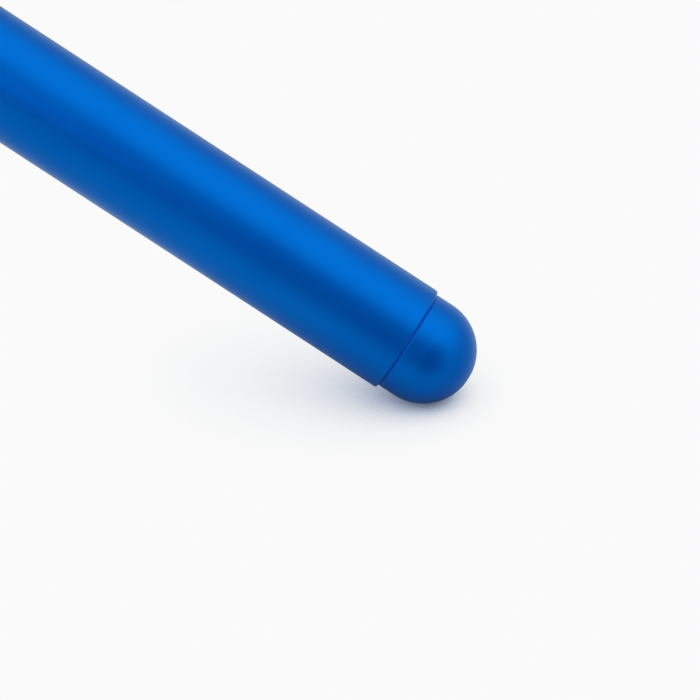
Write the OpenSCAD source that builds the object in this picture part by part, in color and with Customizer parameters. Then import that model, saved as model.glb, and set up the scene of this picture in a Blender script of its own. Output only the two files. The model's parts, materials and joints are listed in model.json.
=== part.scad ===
// Cordless 3D printing pen in a slim round barrel with a domed rear plug.
// The pen lies along X with its nozzle towards -X and its dome towards +X.
// Inside the modules, x is the distance behind the nozzle's tip.
// There, y and z are measured from the pen's axis.

/* [Barrel] */
// Overall length, from the nozzle's tip to the top of the dome
pen_len = 178; // [178:1:186]
// Outer diameter of the barrel
barrel_d = 18; // [18:0.1:18.4]
// Wall of the barrel's tubes
barrel_wall = 1; // [0.9:0.05:1]
// Radius of the barrel's rounded end edges
edge_r = 0.45; // [0.1:0.05:0.45]

/* [Rear plug] */
// Radius of the dome and its collar
plug_r = 8.45; // [8.2:0.05:8.7]
// Length of the collar that shows between the barrel and the dome
collar_len = 3; // [1:0.05:4]
// Radius of the filament inlet in the dome
inlet_r = 1.2; // [1:0.05:1.3]

/* [Controls] */
// Travel of each push button
button_travel = 0.35; // [0.2:0.05:0.4]
// Travel of the speed slider each way from its middle
slider_travel = 2; // [1:0.1:2]

/* [Hidden] */
$fn = 64;
gap = 0.03;

// Barrel stations, measured from the nozzle's tip
barrel_r = barrel_d / 2;
bore_r = barrel_r - barrel_wall;
fit_r = bore_r - gap;
barrel_start = 40;
mid_gap = 0.6;
rear_start = 84;
dome_x = pen_len - plug_r;
barrel_end = dome_x - collar_len;

// Hot end
shroud_end = 14;
cone_end = 39;
stem_r = 2.5;
liner_r = 1.5;
liner_bore = 1;
liner_end = 67.4;
thread_end = 20;
tail_r = 2.4;
sink_start = 28.1;
sink_end = 41;
sink_r = 7;
fin_r = 6.1;
fin_w = 0.8;
fin_pitch = 1.8;
shroud_bore = 4.35;
nose_tail = 46;
nose_wall = 1.5;

// Filament drive: the toothed feed screw lies under the filament, and the motor beside it
filament_r = 0.875;
screw_r = 3;
bite = 0.15;
screw_z = -(screw_r + filament_r - bite);
tooth_m = 0.3;
pinion_teeth = 9;
gear_teeth = 15;
gear_dist = tooth_m * (pinion_teeth + gear_teeth) / 2;
motor_dir = 10;
motor_y = gear_dist * cos(motor_dir);
motor_z = screw_z + gear_dist * sin(motor_dir);
motor_r = 3;
frame_start = 66;
frame_end = 90;
body_screw_x = 67.6;
board_screw_x = 87;
bush_r = 2;
motor_face = 84.2;
gearbox_len = 7;
can_len = 12;
motor_end = motor_face + gearbox_len + can_len;
shaft_r = 1;
gear_x = 80.3;
gear_w = 2;

// Planetary stage
planet_m = 0.15;
sun_teeth = 12;
planet_teeth = 9;
ring_teeth = 30;
planet_dist = planet_m * (sun_teeth + planet_teeth) / 2;
stage_x = 86.6;
stage_w = 1.6;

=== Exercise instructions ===
Search the data for "that". Copy every matching line.

=== Answer to this problem ===
Write the OpenSCAD source that builds the object in this picture part by part, in color and with Customizer parameters. Then import that model, saved as model.glb, and set up the scene of this picture in a Blender script of its own. Output only the two files. The model's parts, materials and joints are listed in model.json.
// Length of the collar that shows between the barrel and the dome